>> Start MATERIAL
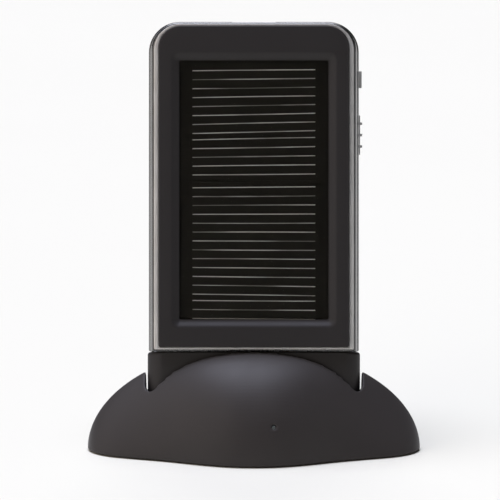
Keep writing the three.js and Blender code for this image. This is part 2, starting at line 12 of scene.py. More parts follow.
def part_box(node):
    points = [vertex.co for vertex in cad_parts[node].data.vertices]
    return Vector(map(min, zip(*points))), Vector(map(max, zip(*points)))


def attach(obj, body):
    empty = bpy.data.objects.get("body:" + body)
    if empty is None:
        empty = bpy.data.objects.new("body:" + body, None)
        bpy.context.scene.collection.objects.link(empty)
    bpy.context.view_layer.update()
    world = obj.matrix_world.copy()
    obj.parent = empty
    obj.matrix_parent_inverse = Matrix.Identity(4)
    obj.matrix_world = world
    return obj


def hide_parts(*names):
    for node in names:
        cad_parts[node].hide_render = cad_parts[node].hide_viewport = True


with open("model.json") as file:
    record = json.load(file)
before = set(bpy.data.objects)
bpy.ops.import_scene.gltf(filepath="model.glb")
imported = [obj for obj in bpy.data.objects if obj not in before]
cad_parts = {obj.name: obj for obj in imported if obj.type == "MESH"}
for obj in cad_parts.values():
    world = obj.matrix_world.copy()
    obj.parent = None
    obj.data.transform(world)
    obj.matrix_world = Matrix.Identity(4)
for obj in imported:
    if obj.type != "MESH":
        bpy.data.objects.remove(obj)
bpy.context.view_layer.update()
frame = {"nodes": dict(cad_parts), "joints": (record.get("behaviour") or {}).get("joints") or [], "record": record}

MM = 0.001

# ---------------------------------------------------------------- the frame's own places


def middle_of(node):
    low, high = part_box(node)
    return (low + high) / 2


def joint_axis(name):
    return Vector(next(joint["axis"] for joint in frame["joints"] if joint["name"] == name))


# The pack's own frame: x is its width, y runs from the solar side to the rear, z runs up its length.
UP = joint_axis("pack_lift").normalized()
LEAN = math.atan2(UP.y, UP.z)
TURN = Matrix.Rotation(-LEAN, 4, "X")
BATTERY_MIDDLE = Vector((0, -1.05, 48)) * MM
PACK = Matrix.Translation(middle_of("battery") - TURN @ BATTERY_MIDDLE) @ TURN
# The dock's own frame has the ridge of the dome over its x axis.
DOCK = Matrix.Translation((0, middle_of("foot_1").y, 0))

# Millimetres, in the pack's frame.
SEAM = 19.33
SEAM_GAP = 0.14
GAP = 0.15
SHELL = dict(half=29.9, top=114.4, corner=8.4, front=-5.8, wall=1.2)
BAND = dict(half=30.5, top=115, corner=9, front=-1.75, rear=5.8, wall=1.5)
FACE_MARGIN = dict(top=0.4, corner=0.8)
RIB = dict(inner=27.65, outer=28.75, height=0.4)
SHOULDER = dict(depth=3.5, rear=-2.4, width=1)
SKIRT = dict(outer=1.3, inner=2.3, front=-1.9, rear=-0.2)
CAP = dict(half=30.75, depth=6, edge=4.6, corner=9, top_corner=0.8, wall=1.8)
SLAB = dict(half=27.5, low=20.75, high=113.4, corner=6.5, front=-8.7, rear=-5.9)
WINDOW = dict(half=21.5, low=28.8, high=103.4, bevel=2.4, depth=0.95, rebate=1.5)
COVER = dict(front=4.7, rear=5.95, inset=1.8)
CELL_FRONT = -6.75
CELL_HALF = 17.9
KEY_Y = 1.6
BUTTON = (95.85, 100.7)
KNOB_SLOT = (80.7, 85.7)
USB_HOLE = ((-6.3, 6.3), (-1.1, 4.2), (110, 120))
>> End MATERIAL
> _INSTRUCTION_: Find the lines of the material that hold the word "body" and report their count alone.

> _ANSWER_: 3